GIVEN EXERCISE: Give back only the lines in the records below from the one with "for name, shape" to the one with "bpy.data.objects.remove(obj)", both inclusive, word for word.

DATASET RECORDS:
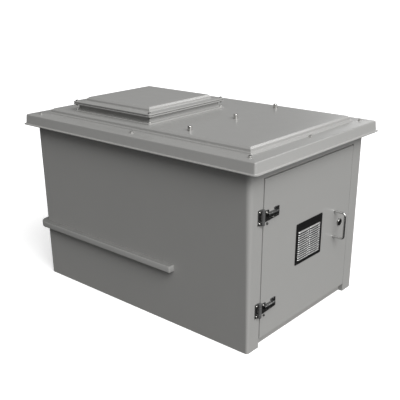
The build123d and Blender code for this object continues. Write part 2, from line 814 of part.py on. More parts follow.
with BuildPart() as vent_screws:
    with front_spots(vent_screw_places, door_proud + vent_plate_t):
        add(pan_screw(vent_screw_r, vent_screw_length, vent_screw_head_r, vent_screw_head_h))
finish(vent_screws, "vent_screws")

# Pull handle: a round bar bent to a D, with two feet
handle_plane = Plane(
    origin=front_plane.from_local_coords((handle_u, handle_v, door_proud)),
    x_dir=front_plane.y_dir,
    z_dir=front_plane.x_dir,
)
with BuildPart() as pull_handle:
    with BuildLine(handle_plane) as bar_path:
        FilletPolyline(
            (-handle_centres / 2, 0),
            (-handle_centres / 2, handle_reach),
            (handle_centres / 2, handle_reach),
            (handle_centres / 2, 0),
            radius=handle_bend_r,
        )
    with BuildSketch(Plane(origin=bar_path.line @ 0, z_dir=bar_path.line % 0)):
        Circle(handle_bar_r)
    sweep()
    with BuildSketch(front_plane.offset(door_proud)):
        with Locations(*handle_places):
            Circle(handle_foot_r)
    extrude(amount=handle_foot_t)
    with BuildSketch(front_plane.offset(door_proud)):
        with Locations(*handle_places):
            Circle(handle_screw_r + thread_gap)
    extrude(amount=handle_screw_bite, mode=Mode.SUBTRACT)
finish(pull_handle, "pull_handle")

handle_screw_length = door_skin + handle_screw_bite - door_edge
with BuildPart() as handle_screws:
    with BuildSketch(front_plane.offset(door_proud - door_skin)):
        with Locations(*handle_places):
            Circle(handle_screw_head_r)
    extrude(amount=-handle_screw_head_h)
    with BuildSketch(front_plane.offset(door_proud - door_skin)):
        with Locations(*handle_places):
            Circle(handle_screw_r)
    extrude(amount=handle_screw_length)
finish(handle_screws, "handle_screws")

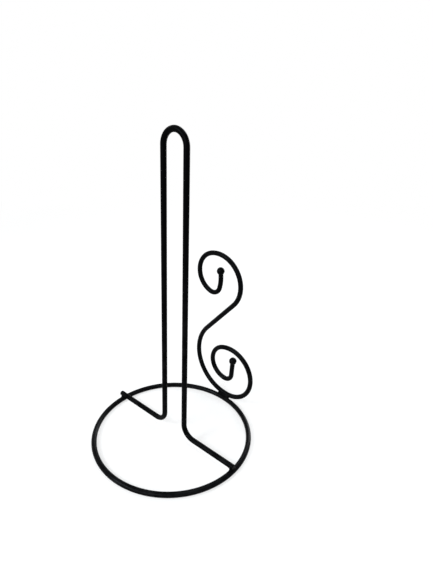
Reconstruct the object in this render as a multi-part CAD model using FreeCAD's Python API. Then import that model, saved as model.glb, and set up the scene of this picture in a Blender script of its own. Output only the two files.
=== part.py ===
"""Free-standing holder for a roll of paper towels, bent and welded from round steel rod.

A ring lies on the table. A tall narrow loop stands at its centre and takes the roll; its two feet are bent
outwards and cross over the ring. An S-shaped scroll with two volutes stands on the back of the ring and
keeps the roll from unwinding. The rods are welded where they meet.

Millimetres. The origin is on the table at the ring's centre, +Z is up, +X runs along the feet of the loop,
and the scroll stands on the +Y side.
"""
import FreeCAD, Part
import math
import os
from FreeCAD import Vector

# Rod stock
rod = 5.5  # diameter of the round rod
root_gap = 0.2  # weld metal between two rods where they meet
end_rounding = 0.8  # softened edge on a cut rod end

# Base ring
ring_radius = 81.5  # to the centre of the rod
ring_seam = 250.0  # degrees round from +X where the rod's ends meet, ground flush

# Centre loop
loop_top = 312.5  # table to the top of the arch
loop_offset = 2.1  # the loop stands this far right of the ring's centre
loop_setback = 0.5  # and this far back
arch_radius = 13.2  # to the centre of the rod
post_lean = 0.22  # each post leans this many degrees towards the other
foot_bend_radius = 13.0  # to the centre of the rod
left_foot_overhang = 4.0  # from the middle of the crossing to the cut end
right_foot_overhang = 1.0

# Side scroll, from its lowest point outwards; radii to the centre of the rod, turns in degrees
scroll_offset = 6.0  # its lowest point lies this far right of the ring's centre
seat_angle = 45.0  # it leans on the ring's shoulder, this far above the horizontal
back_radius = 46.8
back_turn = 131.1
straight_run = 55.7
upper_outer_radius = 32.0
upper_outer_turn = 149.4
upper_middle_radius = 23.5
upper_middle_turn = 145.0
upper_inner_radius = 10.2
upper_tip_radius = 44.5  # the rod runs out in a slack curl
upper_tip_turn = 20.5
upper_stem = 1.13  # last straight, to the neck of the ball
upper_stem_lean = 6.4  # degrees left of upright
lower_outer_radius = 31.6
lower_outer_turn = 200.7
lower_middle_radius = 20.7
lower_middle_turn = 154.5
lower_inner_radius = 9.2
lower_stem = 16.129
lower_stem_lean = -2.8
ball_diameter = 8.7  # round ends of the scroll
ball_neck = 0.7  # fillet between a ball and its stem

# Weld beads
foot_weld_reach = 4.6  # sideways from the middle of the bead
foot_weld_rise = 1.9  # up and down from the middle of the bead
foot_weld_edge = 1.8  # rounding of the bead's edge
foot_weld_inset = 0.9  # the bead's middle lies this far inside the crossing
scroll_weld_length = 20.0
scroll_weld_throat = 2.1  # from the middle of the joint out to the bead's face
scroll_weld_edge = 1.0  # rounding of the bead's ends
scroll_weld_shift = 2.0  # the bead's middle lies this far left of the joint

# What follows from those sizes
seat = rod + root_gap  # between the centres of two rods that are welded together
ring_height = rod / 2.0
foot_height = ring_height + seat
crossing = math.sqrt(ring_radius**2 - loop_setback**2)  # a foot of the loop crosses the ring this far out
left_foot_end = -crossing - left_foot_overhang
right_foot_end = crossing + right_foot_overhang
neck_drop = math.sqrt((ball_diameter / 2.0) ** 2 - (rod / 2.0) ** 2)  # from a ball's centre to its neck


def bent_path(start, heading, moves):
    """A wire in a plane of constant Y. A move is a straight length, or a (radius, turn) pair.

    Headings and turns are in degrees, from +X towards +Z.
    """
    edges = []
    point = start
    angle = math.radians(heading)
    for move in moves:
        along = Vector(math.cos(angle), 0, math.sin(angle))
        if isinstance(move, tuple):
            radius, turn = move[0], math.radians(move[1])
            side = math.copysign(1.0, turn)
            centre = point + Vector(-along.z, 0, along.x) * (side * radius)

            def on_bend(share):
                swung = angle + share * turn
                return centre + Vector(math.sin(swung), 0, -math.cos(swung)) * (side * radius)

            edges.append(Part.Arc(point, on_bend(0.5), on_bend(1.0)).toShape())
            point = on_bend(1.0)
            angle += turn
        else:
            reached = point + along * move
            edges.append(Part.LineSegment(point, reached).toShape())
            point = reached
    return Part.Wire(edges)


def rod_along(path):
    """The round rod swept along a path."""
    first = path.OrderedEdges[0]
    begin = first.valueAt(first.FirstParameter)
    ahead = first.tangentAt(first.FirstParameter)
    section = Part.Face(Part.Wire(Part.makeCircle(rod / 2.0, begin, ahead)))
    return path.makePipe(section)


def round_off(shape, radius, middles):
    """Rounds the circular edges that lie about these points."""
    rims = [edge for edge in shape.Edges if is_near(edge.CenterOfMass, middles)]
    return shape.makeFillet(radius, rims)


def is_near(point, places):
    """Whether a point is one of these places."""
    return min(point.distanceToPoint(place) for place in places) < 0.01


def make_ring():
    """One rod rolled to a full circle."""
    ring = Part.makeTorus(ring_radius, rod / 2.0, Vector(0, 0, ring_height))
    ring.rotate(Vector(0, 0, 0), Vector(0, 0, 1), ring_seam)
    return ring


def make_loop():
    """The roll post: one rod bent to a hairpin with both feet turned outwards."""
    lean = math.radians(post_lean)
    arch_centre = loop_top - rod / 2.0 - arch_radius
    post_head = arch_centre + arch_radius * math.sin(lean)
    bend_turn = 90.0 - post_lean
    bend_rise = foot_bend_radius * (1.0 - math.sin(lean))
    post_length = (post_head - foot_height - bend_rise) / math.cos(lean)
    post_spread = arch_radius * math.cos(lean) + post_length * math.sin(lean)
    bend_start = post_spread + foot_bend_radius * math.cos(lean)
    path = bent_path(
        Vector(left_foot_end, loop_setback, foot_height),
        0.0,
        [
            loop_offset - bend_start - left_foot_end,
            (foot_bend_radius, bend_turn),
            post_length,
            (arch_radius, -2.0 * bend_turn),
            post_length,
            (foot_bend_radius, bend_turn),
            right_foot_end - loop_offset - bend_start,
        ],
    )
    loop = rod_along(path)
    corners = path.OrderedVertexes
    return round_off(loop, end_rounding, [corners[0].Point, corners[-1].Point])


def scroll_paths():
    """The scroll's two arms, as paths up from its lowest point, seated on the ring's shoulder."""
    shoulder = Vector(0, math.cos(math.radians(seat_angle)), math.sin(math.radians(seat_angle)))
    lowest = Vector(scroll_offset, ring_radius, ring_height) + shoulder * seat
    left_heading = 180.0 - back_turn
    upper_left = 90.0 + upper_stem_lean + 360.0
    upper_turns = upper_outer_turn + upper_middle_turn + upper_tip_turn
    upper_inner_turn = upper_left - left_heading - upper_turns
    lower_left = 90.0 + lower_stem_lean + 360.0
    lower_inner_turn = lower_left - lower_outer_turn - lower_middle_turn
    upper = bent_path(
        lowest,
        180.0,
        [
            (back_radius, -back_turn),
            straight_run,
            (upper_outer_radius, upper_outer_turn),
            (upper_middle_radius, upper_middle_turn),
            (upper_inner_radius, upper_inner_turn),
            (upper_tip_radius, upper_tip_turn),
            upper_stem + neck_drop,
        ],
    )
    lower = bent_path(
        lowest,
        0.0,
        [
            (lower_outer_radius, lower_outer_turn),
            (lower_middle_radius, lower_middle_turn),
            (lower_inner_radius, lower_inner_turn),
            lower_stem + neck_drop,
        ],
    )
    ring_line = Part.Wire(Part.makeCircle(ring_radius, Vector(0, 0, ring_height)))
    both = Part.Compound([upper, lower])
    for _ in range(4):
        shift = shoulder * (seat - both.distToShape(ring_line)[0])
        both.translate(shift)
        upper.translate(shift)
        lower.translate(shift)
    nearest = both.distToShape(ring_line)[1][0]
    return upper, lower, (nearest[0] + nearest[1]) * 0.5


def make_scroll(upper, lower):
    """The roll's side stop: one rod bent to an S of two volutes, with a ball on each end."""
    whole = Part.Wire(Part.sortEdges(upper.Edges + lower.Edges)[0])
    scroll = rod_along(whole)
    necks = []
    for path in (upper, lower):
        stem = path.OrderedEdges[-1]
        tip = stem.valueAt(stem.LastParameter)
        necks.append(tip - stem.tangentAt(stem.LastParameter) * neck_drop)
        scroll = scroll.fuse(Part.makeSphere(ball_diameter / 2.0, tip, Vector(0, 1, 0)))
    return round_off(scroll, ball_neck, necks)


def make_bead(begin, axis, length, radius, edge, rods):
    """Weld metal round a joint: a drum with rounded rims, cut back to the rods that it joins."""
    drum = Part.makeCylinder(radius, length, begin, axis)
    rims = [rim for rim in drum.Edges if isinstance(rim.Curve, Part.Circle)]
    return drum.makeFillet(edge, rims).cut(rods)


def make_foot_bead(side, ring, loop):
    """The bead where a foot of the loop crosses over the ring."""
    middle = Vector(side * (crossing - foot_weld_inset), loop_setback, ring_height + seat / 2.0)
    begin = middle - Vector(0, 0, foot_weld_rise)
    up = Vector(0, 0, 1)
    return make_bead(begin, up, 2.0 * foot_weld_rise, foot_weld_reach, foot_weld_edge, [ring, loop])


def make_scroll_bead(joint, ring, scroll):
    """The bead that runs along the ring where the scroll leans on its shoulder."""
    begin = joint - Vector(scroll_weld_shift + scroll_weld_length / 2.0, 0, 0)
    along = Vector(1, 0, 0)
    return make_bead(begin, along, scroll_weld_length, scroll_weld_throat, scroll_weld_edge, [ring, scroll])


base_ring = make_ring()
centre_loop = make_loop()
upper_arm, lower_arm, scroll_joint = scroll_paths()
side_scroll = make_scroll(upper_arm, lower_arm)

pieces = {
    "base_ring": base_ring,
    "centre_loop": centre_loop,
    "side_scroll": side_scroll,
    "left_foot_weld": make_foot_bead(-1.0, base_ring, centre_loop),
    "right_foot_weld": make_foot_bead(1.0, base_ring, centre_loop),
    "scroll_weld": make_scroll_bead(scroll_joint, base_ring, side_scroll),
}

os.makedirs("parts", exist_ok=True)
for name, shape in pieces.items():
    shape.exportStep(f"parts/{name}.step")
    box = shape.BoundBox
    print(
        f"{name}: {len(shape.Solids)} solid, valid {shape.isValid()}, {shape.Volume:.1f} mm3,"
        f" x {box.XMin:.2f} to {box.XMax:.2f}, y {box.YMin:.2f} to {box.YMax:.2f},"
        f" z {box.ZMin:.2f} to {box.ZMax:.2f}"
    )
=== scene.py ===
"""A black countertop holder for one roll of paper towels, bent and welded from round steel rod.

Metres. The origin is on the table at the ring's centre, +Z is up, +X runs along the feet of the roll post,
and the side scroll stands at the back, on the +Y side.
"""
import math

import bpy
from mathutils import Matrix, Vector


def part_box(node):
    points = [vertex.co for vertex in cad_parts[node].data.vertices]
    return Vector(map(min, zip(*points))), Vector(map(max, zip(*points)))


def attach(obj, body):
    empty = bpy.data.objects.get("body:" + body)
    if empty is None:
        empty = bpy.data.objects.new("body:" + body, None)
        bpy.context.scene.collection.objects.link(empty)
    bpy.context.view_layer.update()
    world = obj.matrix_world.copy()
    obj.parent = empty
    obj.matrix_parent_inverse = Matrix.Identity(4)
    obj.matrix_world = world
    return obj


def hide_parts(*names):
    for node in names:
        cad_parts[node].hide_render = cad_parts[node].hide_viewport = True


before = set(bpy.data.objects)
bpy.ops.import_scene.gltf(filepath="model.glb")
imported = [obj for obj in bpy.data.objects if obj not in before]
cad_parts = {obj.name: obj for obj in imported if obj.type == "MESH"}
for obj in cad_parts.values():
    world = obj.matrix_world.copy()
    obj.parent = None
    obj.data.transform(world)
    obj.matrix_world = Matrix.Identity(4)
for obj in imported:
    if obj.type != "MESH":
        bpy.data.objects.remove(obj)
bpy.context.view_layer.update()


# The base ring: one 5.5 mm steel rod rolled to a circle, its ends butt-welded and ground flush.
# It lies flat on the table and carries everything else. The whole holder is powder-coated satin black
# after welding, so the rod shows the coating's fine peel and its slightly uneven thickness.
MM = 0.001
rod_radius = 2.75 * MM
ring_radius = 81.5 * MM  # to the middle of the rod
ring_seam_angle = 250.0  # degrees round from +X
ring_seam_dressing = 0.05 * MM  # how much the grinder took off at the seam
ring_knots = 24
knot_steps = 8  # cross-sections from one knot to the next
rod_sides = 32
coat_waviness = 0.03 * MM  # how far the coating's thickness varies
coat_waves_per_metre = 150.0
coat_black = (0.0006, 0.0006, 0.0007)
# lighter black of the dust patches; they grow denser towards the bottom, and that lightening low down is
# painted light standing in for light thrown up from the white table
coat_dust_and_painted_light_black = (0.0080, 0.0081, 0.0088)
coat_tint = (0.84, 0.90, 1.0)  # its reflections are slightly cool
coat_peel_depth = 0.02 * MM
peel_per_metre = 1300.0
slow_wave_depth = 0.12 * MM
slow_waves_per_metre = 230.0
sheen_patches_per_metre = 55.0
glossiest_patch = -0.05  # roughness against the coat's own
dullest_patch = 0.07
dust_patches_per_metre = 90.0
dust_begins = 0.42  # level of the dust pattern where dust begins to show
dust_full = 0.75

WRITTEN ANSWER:
for name, shape in pieces.items():
    shape.exportStep(f"parts/{name}.step")
    box = shape.BoundBox
    print(
        f"{name}: {len(shape.Solids)} solid, valid {shape.isValid()}, {shape.Volume:.1f} mm3,"
        f" x {box.XMin:.2f} to {box.XMax:.2f}, y {box.YMin:.2f} to {box.YMax:.2f},"
        f" z {box.ZMin:.2f} to {box.ZMax:.2f}"
    )
=== scene.py ===
"""A black countertop holder for one roll of paper towels, bent and welded from round steel rod.

Metres. The origin is on the table at the ring's centre, +Z is up, +X runs along the feet of the roll post,
and the side scroll stands at the back, on the +Y side.
"""
import math

import bpy
from mathutils import Matrix, Vector


def part_box(node):
    points = [vertex.co for vertex in cad_parts[node].data.vertices]
    return Vector(map(min, zip(*points))), Vector(map(max, zip(*points)))


def attach(obj, body):
    empty = bpy.data.objects.get("body:" + body)
    if empty is None:
        empty = bpy.data.objects.new("body:" + body, None)
        bpy.context.scene.collection.objects.link(empty)
    bpy.context.view_layer.update()
    world = obj.matrix_world.copy()
    obj.parent = empty
    obj.matrix_parent_inverse = Matrix.Identity(4)
    obj.matrix_world = world
    return obj


def hide_parts(*names):
    for node in names:
        cad_parts[node].hide_render = cad_parts[node].hide_viewport = True


before = set(bpy.data.objects)
bpy.ops.import_scene.gltf(filepath="model.glb")
imported = [obj for obj in bpy.data.objects if obj not in before]
cad_parts = {obj.name: obj for obj in imported if obj.type == "MESH"}
for obj in cad_parts.values():
    world = obj.matrix_world.copy()
    obj.parent = None
    obj.data.transform(world)
    obj.matrix_world = Matrix.Identity(4)
for obj in imported:
    if obj.type != "MESH":
        bpy.data.objects.remove(obj)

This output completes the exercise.